Rob LaZebnik (born May 6, 1962) is an American television writer.

He graduated from David H. Hickman High School in Columbia, Missouri and Harvard University. He currently works as a co-executive producer on The Simpsons and is credited with having written 20 episodes: "Treehouse of Horror XI" (the "G-G-G-Ghost D-D-D-Dad" segment), "Homer vs. Dignity", "Father Knows Worst", "Boy Meets Curl", "The Blue and the Gray", "The Daughter Also Rises", "The Changing of the Guardian", "The War of Art", "The Kids Are All Fight", "Friend with Benefit", "The Girl Code", "The Burns Cage", "Pork and Burns", "Throw Grampa from the Dane", "Baby You Can't Drive My Car", "101 Mitigations", "E My Sports", "Frinkcoin", "Manger Things", "Burger Kings" and "Portrait of a Lackey on Fire".

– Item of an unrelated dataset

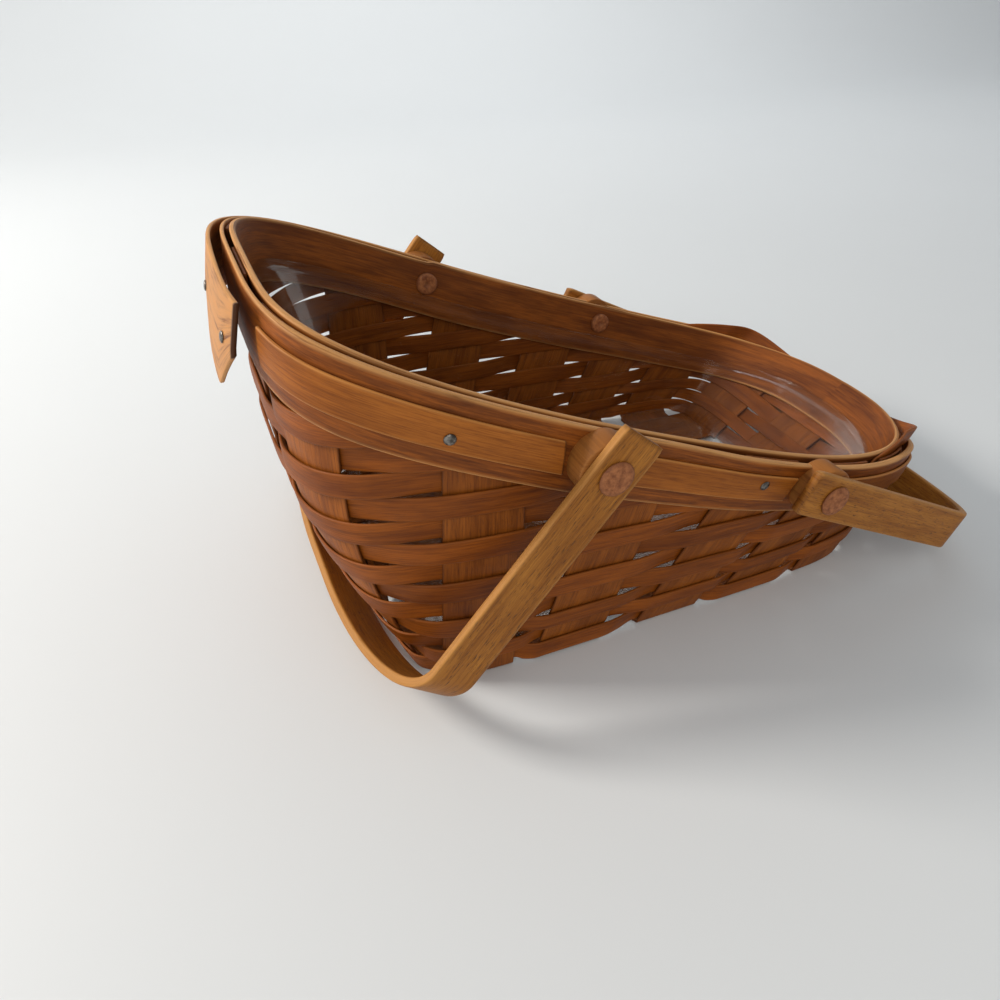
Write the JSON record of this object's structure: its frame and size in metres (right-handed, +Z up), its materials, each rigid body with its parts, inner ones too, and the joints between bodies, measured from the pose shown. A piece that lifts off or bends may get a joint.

He co-created the Macromedia Flash cartoon series Starship Regulars on Icebox.com, and it was picked up by television network Showtime but never aired. He then co-created the series Greetings from Tucson, which aired for one season on The WB. LaZebnik has also been credited with writing episodes of Monk, The War at Home, Less Than Perfect, The Ellen Show and Empty Nest.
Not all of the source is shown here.